Ahora bien, la coordenada que orienta a esta sátira estetizada y falsamente circunscrita al campo del Arte, viene a ser la instalación que da nombre al filme: The Square –literalmente, un perímetro cúbico iluminado en la fachada del museo– es una experiencia que invita a los espectadores a situarse en sus fronteras para, dentro de dichos confines, relacionarse de manera altruista, pro-social, cooperativa y co-responsable. Parábola perversa de un tiempo que nos asfixia, la película no escatima en anteponer a las buenas intenciones de la obra personajes maniáticos, misantrópicos e individualizados, cuya rapacidad personalista brilla en las conductas que sus acrobacias retóricas no logran, en lo absoluto, difuminar.

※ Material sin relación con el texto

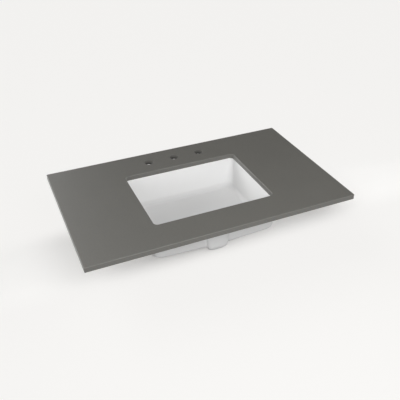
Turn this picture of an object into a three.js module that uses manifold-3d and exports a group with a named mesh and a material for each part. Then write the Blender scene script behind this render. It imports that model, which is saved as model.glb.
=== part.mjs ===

Con una estética palaciega, planos geométricos y cierto cubismo de perspectiva, The Square es una sátira amarga, irónica y elocuente que habla de mucho más que del arte que se encierra en los monasterios que se dedican a almacenarlo. Östlund persevera en la ironía mordaz que ya desarrolló en sus tempranos cortometrajes o consolidó en Force Majeure (2014): es un realizador preciosista y concienzudo de la forma, que no resta énfasis a cómo la entropía y el caos puede perfectamente filtrarse en esas interacciones cotidianas que exigen de nosotros ingenio retórico y habilidad para sortear, como sea posible, las cosas del decir o los baches del actuar. Para Östlund, el acto fallido es el material primigenio con el que contar historias.
En este sentido, la iconoclastía fulgurante en The Square cuaja de manera magistral no sólo con un realizador a la altura de la tarea, sino que también con la posibilidad de sintetizar, en una de las secuencias más incómodamente sublimes que nos haya regalado Escandinavia, el paroxismo cínico que define a una élite que no deja de reclamar para sí el monopolio interpretativo de toda vivencia artística. Lo interesante aquí es que la puesta en escena que la experiencia del arte reivindica no pierde de vista la posibilidad de que este se ría, sin que algunas veces lo intuyamos, en nuestra cara. Tener la posibilidad, la ventaja y el privilegio de ver The Square en un festival rodeado de privilegios de élite es justamente el chiste del que Östlund pareciera hacernos objeto. A nosotros, impasibles chivos expiatorios que ante la bestia indomable que respira en nuestra cara sólo atinamos a asentir con cortesía.
Un arte no se juega en la comprensión de su sentido: es todo menos entenderlo. Y quizá, como Parra, como Warhol o como Duchamp, sea una gran broma. Una broma infinita.
The Square (2017, 142 mins.) Suecia, Ruben Östlund.
Claes Bang, Elizabeth Moss, Dominic West, Terry Notary.